March 8 also forced a significant consequence: aware that unless major reforms are made, March 8 was bound to repeat itself in the 2013 general election, the Umno leadership clamoured for a leadership change and got it with the ascension of Datuk Seri Najib Razak, who immediately got underway a battery of policy upgrades and modernisation.

His intentions and his programmes must have been too good: the opposition alliance, alarmed at how swiftly the voters were swinging back to BN under Najib’s gambits, set in motion diversions, throwing nails and roadblocks on the road to derail Najib’s advancement.

The ploys, tough as they were, must have failed because these days, you hear less and less of the post-March 8 hyperbole being parroted despite the desperation to prop up the glory moments of that titillating day three years ago. That’s because the hyperbole was stewed from a skewed premise.

True, it was a political tsunami harkened by many voters deserting the ruling coalition. But, not because they loved the concept of the PKR-Pas-DAP troika. It was because they were sorely aggrieved with the BN administration then, baulking at the inescapability of voting for any of the three opposition parties but they were unwilling to allow the leadership to continue with their ways.

True, it was the people’s power that handed Penang, Perak, Kedah, Selangor and good old Kelantan to the opposition alliance, but the people’s power did not exactly originate from enlightened and savvy voters, but resentful ones defecting in massive droves from the Umno-Malay bulwark.
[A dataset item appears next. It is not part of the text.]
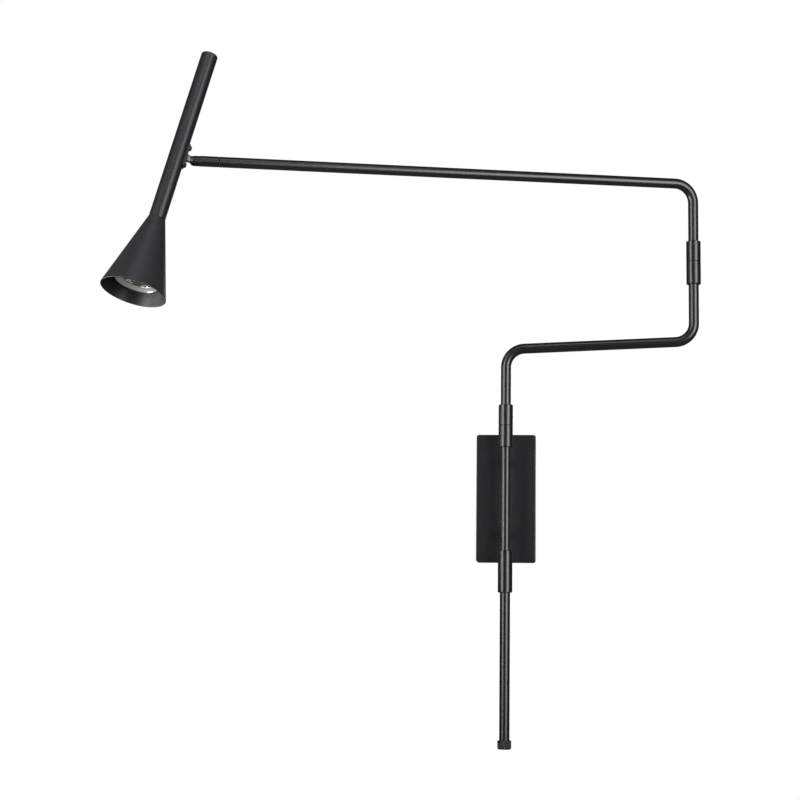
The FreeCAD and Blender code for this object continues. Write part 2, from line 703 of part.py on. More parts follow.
def make_arm_end_fork():
    """Hollow fork with a rounded end that grips the knuckle."""
    outline = [(2.2, FERRULE_END - 6.2), (4.97, FERRULE_END - 6.2), (4.97, FERRULE_END + 0.1)]
    outline += [(FORK_RADIUS - 0.2, FERRULE_END + 0.1), (FORK_RADIUS, FERRULE_END + 0.3)]
    outline += [(FORK_RADIUS, TILT_PIVOT + 1.4), (5.4, TILT_PIVOT + 3.4), (4.4, FORK_END), (2.2, FORK_END)]
    body = lying(turned(outline))
    slot = block(V(FERRULE_END + 0.9, -2.75, -8), V(FORK_END + 1, 2.75, 8))
    nose = rod(FORK_NOSE, V(TILT_PIVOT, -8, 0), V(TILT_PIVOT, 8, 0))
    behind = block(V(FERRULE_END - 8, -8, -8), V(TILT_PIVOT, 8, 8))
    pins = rod(1.5 + 0.02, V(TILT_PIVOT, -8, 0), V(TILT_PIVOT, 8, 0))
    return on_swivel(body.cut(slot).common(nose.fuse(behind)).cut(pins))


def make_tilt_pivot_screws():
    """Two stub screws, one through each ear of the fork, that the knuckle turns on."""
    screws = []
    for side in (-1, 1):
        screw = rod(1.5, V(TILT_PIVOT, side * 1.85, 0), V(TILT_PIVOT, side * 5.35, 0))
        slot = block(V(TILT_PIVOT - 2, side * 5.4 - 0.6, -0.25), V(TILT_PIVOT + 2, side * 5.4 + 0.6, 0.25))
        screws.append(on_swivel(screw.cut(slot)))
    return group(screws)


# ------------------------------------------- head, tilt pivot at the origin, shade pointing down -Z
def on_head(shape):
    """Place a shape made in the head's own upright pose."""
    tilted = turn(shape, V(0, 1, 0), -TILT_DEG)
    return on_swivel(shift(tilted, V(TILT_PIVOT, 0, 0)))


def on_head_axis(shape):
    """Place a shape made on the Z axis, on the head tube's centre line."""
    return on_head(shift(shape, V(HEAD_OFFSET, 0, 0)))


def make_knuckle():
    """Nickel plated knuckle: round-nosed tongue, foot and hollow spigot."""
    r = KNUCKLE_NOSE
    t = KNUCKLE_HALF
    w = KNUCKLE_FOOT
    tongue = rod(r, V(0, -t, 0), V(0, t, 0)).fuse(block(V(0, -t, -r), V(SADDLE_FACE - 1.2, t, r)))
    foot = block(V(SADDLE_FACE - 1.5, -w, -w), V(SADDLE_FACE, w, w))
    foot = foot.makeFillet(1.2, lengthwise_edges(foot, w, w))
    spigot = rod(3.0, V(SADDLE_FACE - 1, 0, 0), V(SADDLE_FACE + SADDLE_THICKNESS - 0.1, 0, 0))
    body = tongue.fuse([foot, spigot]).removeSplitter()
    body = body.cut(rod(KNUCKLE_BORE, V(-5, 0, 0), V(SADDLE_FACE + 4, 0, 0)))
    for side in (-1, 1):
        body = body.cut(rod(1.5 + RUNNING, V(0, side * 1.75, 0), V(0, side * 4, 0)))
    return on_head(body)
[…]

True, voters — government and opposition alike — desired a new political history, one that ruled on good governance and smart and dynamic thinking, but the ideologues voted in, particularly in the five opposition-controlled states, turned out to be troublesome, problematic, petty and, in some parts, silly and nonsensical.

The hyperboles were the charades in which the troika engineered their electoral coups but best of luck in trying to get them to acknowledge that they really owed their new-found seats of power to the Umno-Malay power base disillusioned with the foibles of the past administration.
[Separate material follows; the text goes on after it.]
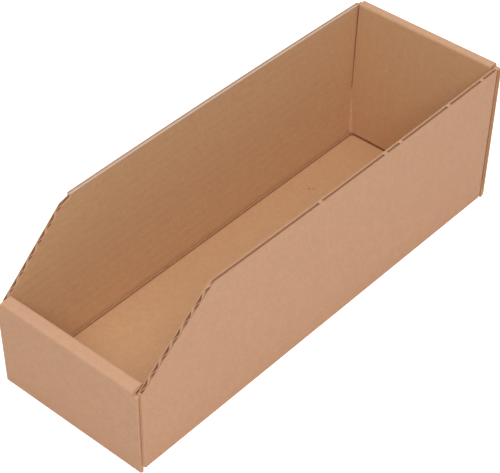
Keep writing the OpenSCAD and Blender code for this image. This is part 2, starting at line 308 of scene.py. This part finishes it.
# Colours. A colour mix takes its two colours at inputs 6 and 7 and gives the result at output 2.
outer_liner = "#CEA080"
inner_liner = "#CDA27A"
raw_edge = "#C09576"
rim = "#A67C5E"
rim_width = 1.2 * liner
pressed_edge = "#CDB5A3"
# Painted shade colour for gaps, grooves and folds
cavity_shade_colour = "#A3683E"
# Painted shade colour for the line along the floor crease
crease_shade_colour = "#8F5C3B"
paper = node(tree, "ShaderNodeMix", {"data_type": "RGBA"},
             _0=inside, _6=linear(outer_liner), _7=linear(inner_liner))
at_rim = node(tree, "ShaderNodeMath", {"operation": "LESS_THAN"}, _0=depth, _1=rim_width)
edge = node(tree, "ShaderNodeMix", {"data_type": "RGBA"}, _0=at_rim, _6=linear(raw_edge), _7=linear(rim))
edge = node(tree, "ShaderNodeMix", {"data_type": "RGBA"},
            _0=pressed, _6=edge.outputs[2], _7=linear(pressed_edge))
paper = node(tree, "ShaderNodeMix", {"data_type": "RGBA"},
             _0=cut, _6=paper.outputs[2], _7=edge.outputs[2])
# Mix in the painted shade of cavities and then the painted shade along the floor crease
paper = node(tree, "ShaderNodeMix", {"data_type": "RGBA"},
             _0=cavity_shade, _6=paper.outputs[2], _7=linear(cavity_shade_colour))
paper = node(tree, "ShaderNodeMix", {"data_type": "RGBA"},
             _0=crease_shade, _6=paper.outputs[2], _7=linear(crease_shade_colour))

# Loose specks caught in the paper: a pale one in the back panel and two dark ones on the floor
pale_speck = "#D9B08C"
dark_speck = "#9A7050"
specks = (
    ((-0.0241, 0.1445, 0.0636), pale_speck),
    ((-0.0325, 0.0831, 0.0027), dark_speck),
    ((-0.0304, 0.0850, 0.0027), dark_speck),
)
speck_reach = 0.0010
speck_core = 0.0004
speck_strength = 0.8
for speck_place, colour in specks:
    away = node(tree, "ShaderNodeVectorMath", {"operation": "DISTANCE"},
                _0=spot.outputs["Object"], _1=speck_place)
    here = node(tree, "ShaderNodeMapRange", Value=away.outputs["Value"], From_Min=speck_reach,
                From_Max=speck_core, To_Min=0.0, To_Max=speck_strength)
    paper = node(tree, "ShaderNodeMix", {"data_type": "RGBA"},
                 _0=here, _6=paper.outputs[2], _7=linear(colour))

# Light and dark of the clouds and fibres, and a drift of hue. Most of a noise lies in its middle.
noise_low = 0.3
noise_high = 0.7
cloud_shade = 0.02
fibre_shade = 0.05
hue_drift = 0.0025
shade = node(tree, "ShaderNodeMapRange", Value=clouds, From_Min=noise_low, From_Max=noise_high,
             To_Min=-cloud_shade, To_Max=cloud_shade)
streaks = node(tree, "ShaderNodeMapRange", Value=fibres, From_Min=noise_low, From_Max=noise_high,
               To_Min=-fibre_shade, To_Max=fibre_shade)
shade = node(tree, "ShaderNodeMath", {"operation": "ADD"}, _0=shade, _1=streaks)
shade = node(tree, "ShaderNodeMath", {"operation": "ADD"}, _0=shade, _1=1.0)
hue = node(tree, "ShaderNodeMapRange", Value=tint, From_Min=noise_low, From_Max=noise_high,
           To_Min=0.5 - hue_drift, To_Max=0.5 + hue_drift)
paper = node(tree, "ShaderNodeHueSaturation", Hue=hue, Value=shade, Color=paper.outputs[2])

# Washboard: the liner sinks between the flutes, which run lengthwise in the floor and side walls and
# upright in the end panels. The fibres stand on it.
washboard_depth = 0.00003
fibre_height = 0.0001
side = node(tree, "ShaderNodeMath", {"operation": "SUBTRACT"}, _0=1.0, _1=flat)
ridges = node(tree, "ShaderNodeMix", _0=side, _2=x_place, _3=z_place)
ridges = node(tree, "ShaderNodeMath", {"operation": "MULTIPLY"}, _0=ridges, _1=2 * pi / flute_pitch)
ridges = node(tree, "ShaderNodeMath", {"operation": "COSINE"}, _0=ridges)
ridges = node(tree, "ShaderNodeMath", {"operation": "MULTIPLY"}, _0=ridges, _1=washboard_depth)
relief = node(tree, "ShaderNodeMath", {"operation": "MULTIPLY_ADD"}, _0=fibres, _1=fibre_height, _2=ridges)

# The back inner panel rounds softly over its bend, where the flaps behind it push it forward
bend_height = 0.038
bend_reach = 0.026
bend_drop = 0.00057
back_panel_front = 0.1400
bend = node(tree, "ShaderNodeMath", {"operation": "SUBTRACT"}, _0=z_place, _1=bend_height)
bend = node(tree, "ShaderNodeMath", {"operation": "ABSOLUTE"}, _0=bend)
bend = node(tree, "ShaderNodeMapRange", Value=bend, From_Min=0.0, From_Max=bend_reach,
            To_Min=1.0, To_Max=0.0)
bend = node(tree, "ShaderNodeMath", {"operation": "POWER"}, _0=bend, _1=2.0)
on_back = node(tree, "ShaderNodeMath", {"operation": "GREATER_THAN"}, _0=y_place, _1=back_panel_front)
facing_front = node(tree, "ShaderNodeMath", {"operation": "LESS_THAN"}, _0=y_facing, _1=-sideways_facing)
bend = node(tree, "ShaderNodeMath", {"operation": "MULTIPLY"}, _0=bend, _1=on_back)
bend = node(tree, "ShaderNodeMath", {"operation": "MULTIPLY"}, _0=bend, _1=facing_front)
relief = node(tree, "ShaderNodeMath", {"operation": "MULTIPLY_ADD"}, _0=bend, _1=-bend_drop, _2=relief)
bump = node(tree, "ShaderNodeBump", Strength=1.0, Distance=1.0, Height=relief)

smoothest = 0.68
roughest = 0.86
roughness = node(tree, "ShaderNodeMapRange", Value=fibres, To_Min=smoothest, To_Max=roughest)
surface = node(tree, "ShaderNodeBsdfPrincipled", Base_Color=paper, Roughness=roughness,
               Specular_IOR_Level=0.3, Normal=bump)
tree.links.new(surface.outputs[0], output.inputs["Surface"])
bin_object = bpy.data.objects["folded_bin"]
for slot in bin_object.material_slots:
    slot.material = kraft


# Die nicks
# Small bridges that the cutting die leaves so that the blank stays in its sheet. Torn through, each
# stays as a rough flake of kraft liner over the groove in the right wall's level top.
nick_places = (-0.0120, 0.0434, 0.0569, 0.1013, 0.1337)
flake_width = 0.0018
flake_length = 0.0030
flake_thickness = 0.0003
flake_tear = 0.0002
first_seed = 3
groove_middle = 0.00115
torn_liner = "#D2AC8E"
torn_shade = "#B78E70"
fuzz_spacing = 0.0005556
fuzz_height = 0.0002


def outer_face(y, lean_at_back):
    """Place across the bin of a side wall's outer face at its level top."""
    share = (y / wall_half + 1) / 2
    leaned = front_lean * (1 - share) + lean_at_back * share
    return half_width + leaned + 4 * wall_bow * share * (1 - share)


# Torn kraft liner shows its loose fibres: paler than the sheet's face, fuzzy and quite without sheen
torn_paper, tree, output = new_material("torn_kraft_liner")
spot = node(tree, "ShaderNodeTexCoord")
fuzz = node(tree, "ShaderNodeTexNoise", Vector=spot.outputs["Object"], Scale=1 / fuzz_spacing, Detail=3.0)
paper = node(tree, "ShaderNodeMix", {"data_type": "RGBA"},
             _0=fuzz, _6=linear(torn_shade), _7=linear(torn_liner))
bump = node(tree, "ShaderNodeBump", Strength=1.0, Distance=fuzz_height, Height=fuzz)
surface = node(tree, "ShaderNodeBsdfPrincipled", Base_Color=paper.outputs[2], Roughness=0.9,
               Specular_IOR_Level=0.2, Normal=bump)
tree.links.new(surface.outputs[0], output.inputs["Surface"])

flakes = []
for number, y in enumerate(nick_places):
    bpy.ops.object.select_all(action="DESELECT")
    bpy.ops.mesh.primitive_grid_add(x_subdivisions=4, y_subdivisions=7, size=1.0, location=(0, 0, 0))
    flake = bpy.context.object
    bpy.ops.object.mode_set(mode="EDIT")
    bpy.ops.mesh.select_all(action="SELECT")
    bpy.ops.transform.resize(value=(flake_width, flake_length, 1.0))
    bpy.ops.transform.vertex_random(offset=flake_tear, seed=number + first_seed)
    across = middle + outer_face(y, right_lean) - groove_middle
    bpy.ops.transform.translate(value=(across, y, level_height + flake_thickness / 2))
    bpy.ops.object.mode_set(mode="OBJECT")
    thicken = flake.modifiers.new("thicken", "SOLIDIFY")
    thicken.thickness = flake_thickness
    bpy.ops.object.modifier_apply(modifier=thicken.name)
    soften = flake.modifiers.new("soften", "SUBSURF")
    soften.levels = soften.render_levels = 1
    bpy.ops.object.modifier_apply(modifier=soften.name)
    flakes.append(flake)
for flake in flakes:
    flake.select_set(True)
bpy.context.view_layer.objects.active = flakes[0]
bpy.ops.object.join()
die_nicks = bpy.context.object
die_nicks.name = "die_nicks"
bpy.ops.object.shade_smooth_by_angle(angle=radians(50))
die_nicks.data.materials.append(torn_paper)
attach(die_nicks, "root")

bpy.context.scene.view_settings.view_transform = "Standard"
But in less than three years, the hyperboles have degenerated into ancient history. A new narrative has taken over the hyperboles succoured by:

– a new prime minister, struggling at first to galvanise a bold new vision of inclusiveness but now propelled by an unstoppable, focused momentum and wide endorsements of his refreshing plans to whittle down the entitlement crowd, reinvent the socio-economic roadmap to create better wealth and prosperity, and fashion global alliances to create new markets and neutralise religious extremism;

– an opposition in tatters, splintered by the defection of scores of the party faithful who despise the twisted singularity of one man and the inevitable comprehension that the bedfellowing was actually an unholy alliance unable to deal with selfish party agendas rearing their ugly heads; and,

– the BN’s convincing victories in a slew of by-elections, the latest in Merlimau and Kerdau, to reinforce the political truism that the Umno-Malay voters who deserted their party to grudgingly vote for the troika have now truly returned. These returnee voters are key to Najib’s 2013 strategy to regain what had been lost, from restoring sensible governance to reuniting the scattered Malaysian plurality.
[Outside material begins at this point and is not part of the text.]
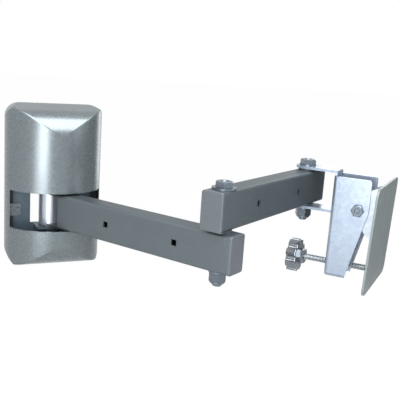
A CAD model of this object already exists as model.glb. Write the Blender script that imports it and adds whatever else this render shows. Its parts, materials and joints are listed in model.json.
import json
from math import cos, pi, radians, sin

import bpy
from mathutils import Matrix, Vector


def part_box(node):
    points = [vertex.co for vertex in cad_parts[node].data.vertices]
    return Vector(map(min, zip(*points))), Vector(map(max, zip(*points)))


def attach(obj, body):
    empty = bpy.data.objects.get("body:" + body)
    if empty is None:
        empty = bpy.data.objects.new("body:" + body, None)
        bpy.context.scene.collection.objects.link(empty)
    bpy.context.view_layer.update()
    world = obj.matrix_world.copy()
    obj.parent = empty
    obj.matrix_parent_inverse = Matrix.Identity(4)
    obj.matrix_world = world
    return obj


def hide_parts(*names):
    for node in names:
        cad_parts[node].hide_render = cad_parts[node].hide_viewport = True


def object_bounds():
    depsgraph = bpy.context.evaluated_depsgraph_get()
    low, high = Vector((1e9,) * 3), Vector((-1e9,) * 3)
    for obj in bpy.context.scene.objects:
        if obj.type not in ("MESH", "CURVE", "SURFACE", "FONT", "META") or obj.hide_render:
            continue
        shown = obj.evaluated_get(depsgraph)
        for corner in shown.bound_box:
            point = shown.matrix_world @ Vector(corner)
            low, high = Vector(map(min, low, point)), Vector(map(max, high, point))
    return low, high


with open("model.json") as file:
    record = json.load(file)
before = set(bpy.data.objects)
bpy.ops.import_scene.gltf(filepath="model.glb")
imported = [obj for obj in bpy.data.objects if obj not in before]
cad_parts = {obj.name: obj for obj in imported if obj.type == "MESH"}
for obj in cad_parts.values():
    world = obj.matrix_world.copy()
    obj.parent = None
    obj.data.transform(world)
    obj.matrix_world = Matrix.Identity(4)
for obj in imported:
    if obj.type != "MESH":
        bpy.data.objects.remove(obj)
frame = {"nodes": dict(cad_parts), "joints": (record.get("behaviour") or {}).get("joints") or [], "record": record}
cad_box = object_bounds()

# Double-arm TV wall mount. Metres, +Z up, +Y into the wall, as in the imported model.
NODES = frame["nodes"]
JOINTS = {joint["name"]: joint for joint in frame["joints"]}
BODY_OF = {node: body for body, nodes in frame["record"]["behaviour"]["bodies"].items() for node in nodes}
MM = 0.001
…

The rationales above have hit a sweet spot, positioning the BN to take a stab at the opposition’s soft underbelly, one that might help the BN bury the ghost of March 8 that has pervasively shaped the realpolitik of the last three years.

You could say now that Najib is on a roll but not without its teething problems. He has scored high in the opinion polls and by-elections, the positives gearing towards his open management style and readiness to roll out key programmes that favour the big picture and long-term, rather than defer to individual, parochial or even racial demands.

As much as he has scored crucial victories in the series of by-elections, made big ticket decisions like agreeing to set up the Royal Commission of Inquiry probing the death of Teoh Beng Hock and brought back confidence and support to the BN, the political conundrums in the five opposition-held states (four after BN wrested back Perak following defections) are still being played out on the ground with no certainty on the direction or outcome.

But for now, Najib can perform the first of last rites to bury the ghost of March 8, make sure that there won’t be a recurrence of the events leading up to that extraordinary date and see to it that his barrage of transformative programmes grow athletic legs to run the distance.